THE FASHION LAW EXCLUSIVE – After being shot down by the Second Circuit in its request for a rehearing of its case against My Other Bag, Louis Vuitton appears to be planning to take it to the United States’ highest court. Earlier this month, Louis Vuitton filed an application to the Supreme Court to extend the time to file a petition for a writ of certiorari from May 14, 2017 to July 13, 2017, and the Supreme Court has granted the brand’s request.
In short: Louis Vuitton is seeking – and as of May 9 was granted – extra time to draft a cert petition. The brand now has until July 13 to file its petition. For the initiated, this is the document that a losing party files with the Supreme Court asking it to review the decision of a lower court. The Supreme Court will then decide whether to grant certiori and hear the appeal from the lower court, which is extremely rare. According to the Supreme Court blog, of the 7,000 to 8,000 cert petitions filed each term, the court grants certiorari and hears oral argument in only about 80. Granting a cert petition requires the votes of four justices.

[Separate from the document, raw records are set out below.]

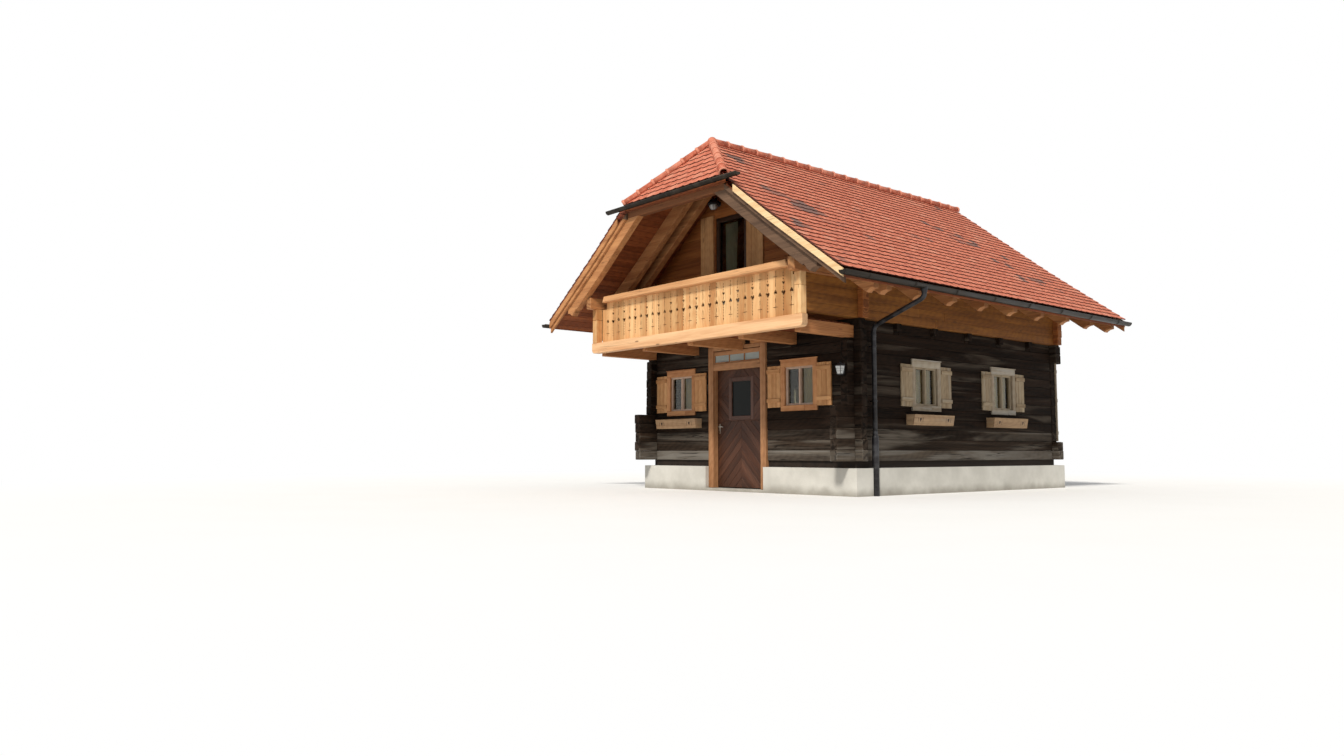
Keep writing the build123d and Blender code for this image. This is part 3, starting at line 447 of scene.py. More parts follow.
def about(middle, reach):
    """A range round its middle."""
    return middle - reach, middle + reach


def arc(centre, radius, start, stop, steps):
    """Points of an arc about a centre, from one angle to another in degrees."""
    angles = [math.radians(start + (stop - start) * k / steps) for k in range(steps + 1)]
    return [(centre[0] + radius * math.cos(a), centre[1] + radius * math.sin(a)) for a in angles]


def around(mean, spread):
    """A random share near a mean."""
    return min(1.0, max(0.0, rng.gauss(mean, spread)))


def smooth_steps(count, size):
    """Slow random changes from 0 to size along a timber."""
    raw = [rng.random() for _ in range(count + 2)]
    return [size * (raw[i] + 2 * raw[i + 1] + raw[i + 2]) / 4 for i in range(count)]


def timber(piece, start, along, side, length, width, depth, bevel=0.004, rings=1, wander=0.0, tone=None,
           slot=0, round_edge=False):
    """A squared timber; start is the middle of its first end, side the direction of its width."""
    along = Vector(along).normalized()
    side = Vector(side).normalized()
    third = along.cross(side)
    start = Vector(start)
    tone = rng.random() if tone is None else tone
    shift = (rng.uniform(0, 60), rng.uniform(-0.5, 0.5) * width, -depth * rng.uniform(0.2, 1.1))
    bevel = min(bevel, width * 0.3, depth * 0.3, length * 0.3)
    stations = [0.0, bevel] + [length * k / rings for k in range(1, rings)] + [length - bevel, length]
    count = len(stations)
    insets = [smooth_steps(count, wander) for _ in range(4)]
    points = []
    grain = []
    turn = 0.29
    for i, s in enumerate(stations):
        tip = bevel if i in (0, count - 1) else 0.0
        a0 = -width / 2 + insets[0][i] + tip
        a1 = width / 2 - insets[1][i] - tip
        b0 = -depth / 2 + insets[2][i] * 0.12 + tip
        b1 = depth / 2 - insets[3][i] * 0.12 - tip
        outline = []
        for ca, cb, da, db in ((a1, b0, -1, 1), (a1, b1, -1, -1), (a0, b1, 1, -1), (a0, b0, 1, 1)):
            corner = [(ca + da * bevel, cb), (ca, cb + db * bevel)]
            if round_edge:
                corner.insert(1, (ca + da * bevel * turn, cb + db * bevel * turn))
            outline.extend(corner if da * db < 0 else corner[::-1])
        for a, b in outline:
            points.append(start + along * s + side * a + third * b)
            grain.append((s + shift[0], a + shift[1], b + shift[2]))
    faces = grid(count, len(outline))
    ends = [0.0] * len(faces) + [1.0, 1.0]
    piece.add(points, faces + lids(count, len(outline)), grain, tone, ends, slot)


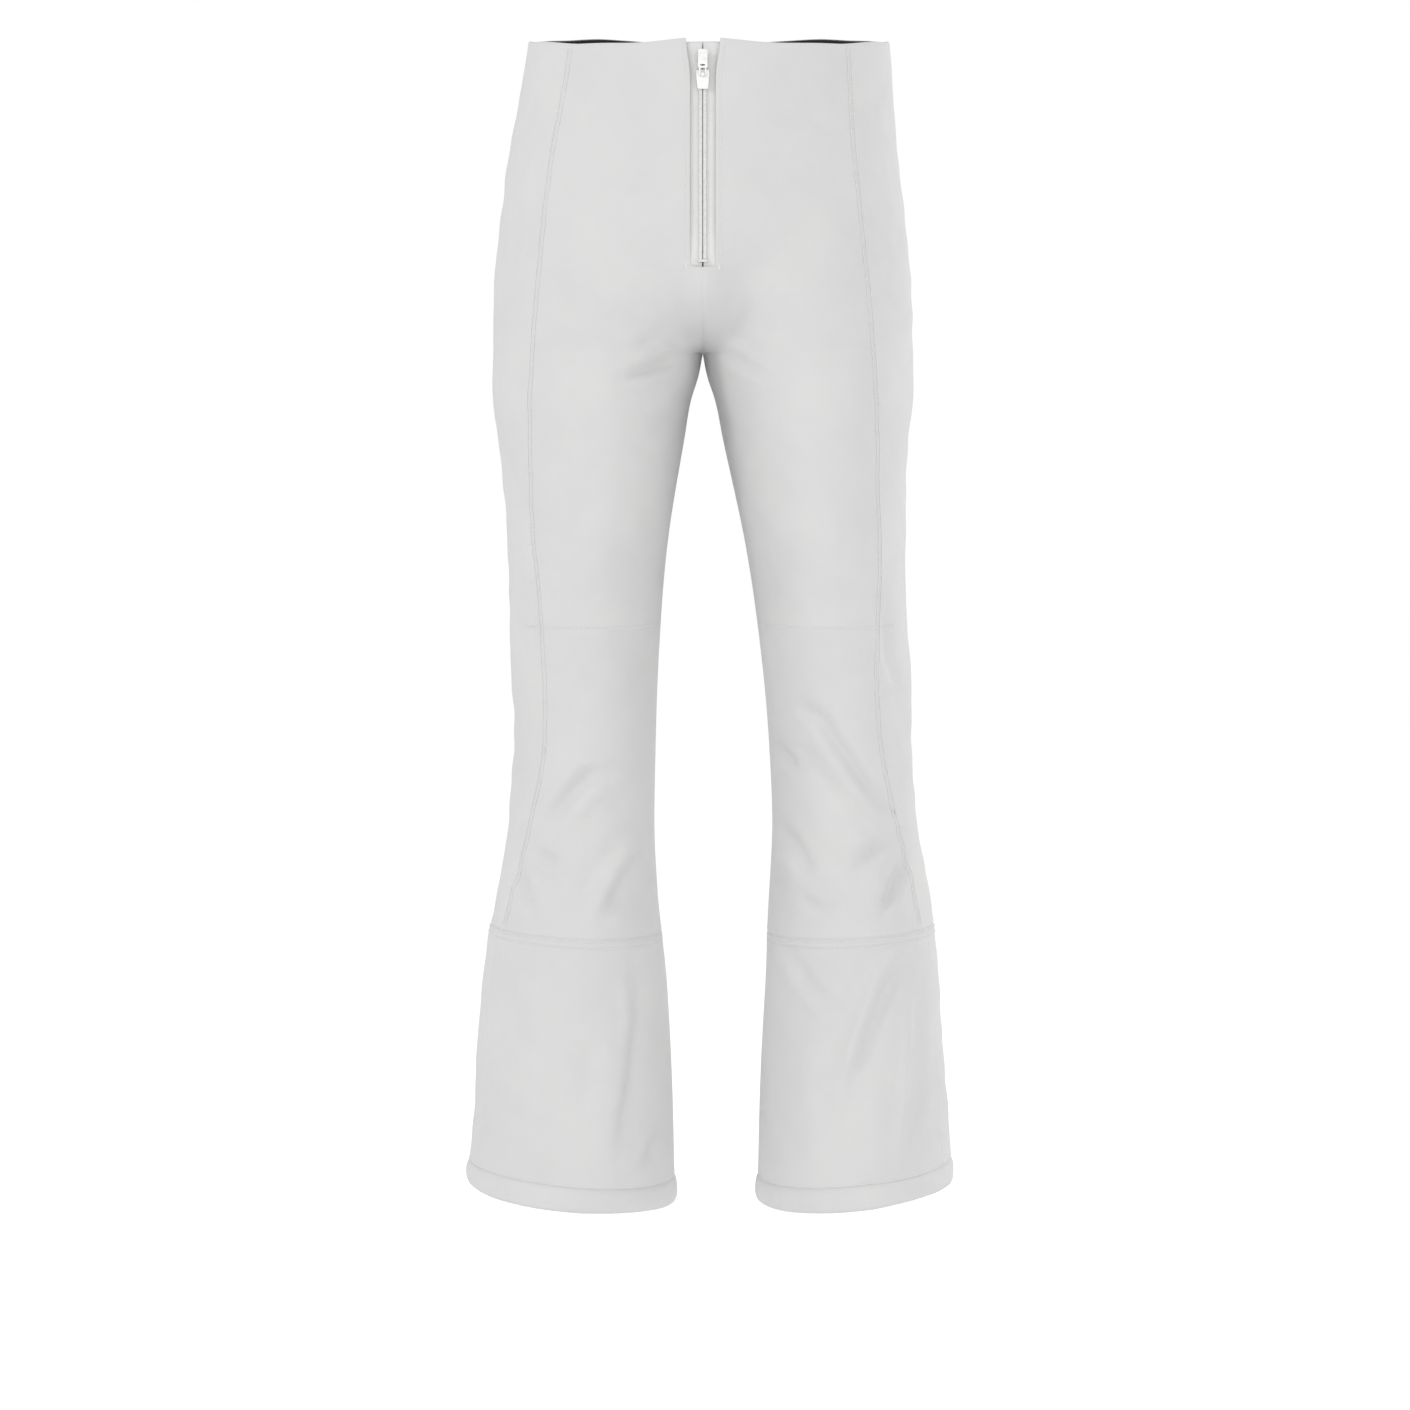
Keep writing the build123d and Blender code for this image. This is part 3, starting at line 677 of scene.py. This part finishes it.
def hard_material(name, colour, worn, rough, metal, scale, coat=0.0):
    """Enamel, nylon or steel with fine mottling, small scratches and rubbed spots."""
    def build(tree, shader):
        place = node(tree, "ShaderNodeTexCoord").outputs["Object"]
        blotch = node(tree, "ShaderNodeTexNoise", {"Vector": place, "Scale": scale, "Detail": 5.0})
        grit = node(tree, "ShaderNodeTexNoise", {"Vector": place, "Scale": scale * 9, "Detail": 3.0})
        tone = ramp(tree, blotch.outputs["Fac"], worn, colour, (0.3, 0.55))
        tree.links.new(tone, shader.inputs["Base Color"])
        gloss = node(
            tree, "ShaderNodeMapRange",
            {"Value": grit.outputs["Fac"], "To Min": rough - 0.1, "To Max": rough + 0.12},
        )
        tree.links.new(gloss.outputs["Result"], shader.inputs["Roughness"])
        lump = node(
            tree, "ShaderNodeBump", {"Height": grit.outputs["Fac"], "Strength": 0.12, "Distance": 0.00015},
        )
        tree.links.new(lump.outputs["Normal"], shader.inputs["Normal"])
        shader.inputs["Metallic"].default_value = metal
        shader.inputs["Coat Weight"].default_value = coat
    return material(name, build)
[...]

Before the court would be the issue of parody, and likely, the test for determining whether an allegedly infringing use of a party’s trademarks is protected by the fair use defense.
It is worth noting that the Supreme Court heard the Campbell v. Acuff-Rose Music case in 1988, which centered on whether 2 Live Crew’s song “Pretty Woman” infringed Acuff-Rose’s copyright in Roy Orbison’s “Oh, Pretty Woman” or whether it amounted to parody. In holding that 2 Live Crew’s commercial parody of Roy Orbison’s “Oh, Pretty Woman” was a fair use within the meaning of the Copyright Act of 1976, the court held that a parody’s commercial character is only one element to be weighed in a fair use enquiry and that insufficient consideration was given to the nature of parody in weighing the degree of copying.
It does not appear as though SCOTUS has heard a trademark parody case, though.
Louis Vuitton’s request for an extension comes nearly three years after it filed suit against My Other Bag (“MOB”). In June 2014, Louis Vuitton filed suit against the small brand known for its designer bag-on-a-canvas bag styles, which include Balenciaga, Proenza Schouler, YSL, Celine, and obviously, Louis Vuitton lookalikes. The Paris-based brand alleged that the MOB bags not only infringe its federally registered trademarks and copyrights, serve to dilute its world-famous trademarks.
Upholding the U.S. District Court for the Southern District of New York’s January 2016 ruling that MOB’s inexpensive canvas bags, which bear cartoon depictions of Louis Vuitton copyright and trademark-protected graphics, are, in fact, covered by the parody defense, the Second Circuit Court of Appeals ruled in MOB’s favor in December 2016. Thereafter, the Second Circuit declined Louis Vuitton’s request for a hearing en banc – or a hearing before the full court of all the appeals judges – stating that its December ruling, which ended Louis Vuitton’s lawsuit against MOB, stands.
MOB has since asked the court to force Louis Vuitton to pay nearly $1 million in legal fees, including its lawyers’ fees and other costs. In its Memorandum of Law in Support of [MOB’s] Application for Award of Attorney’s Fees, MOB’s legal counsel took one last opportunity to slam Louis Vuitton, as it – the court and the media – have done throughout the litigation.
According to MOB’s filing, “Louis Vuitton Malletier has achieved a rare position among the royalty of fashion; it is one of the world’s leading brands. And as a cultural icon, it is not surprising that Louis Vuitton is often the subject of comment, not all of it favorable … Instead of responding to its critics with noblesse oblige, it treats parody as lèse majesté. Indeed … its history of legal threats and lawsuits has earned Louis Vuitton a reputation as a trademark bully.”
* The case is Louis Vuitton Malletier, S.A. v. My Other Bag, Inc., 1:2014-cv-03419.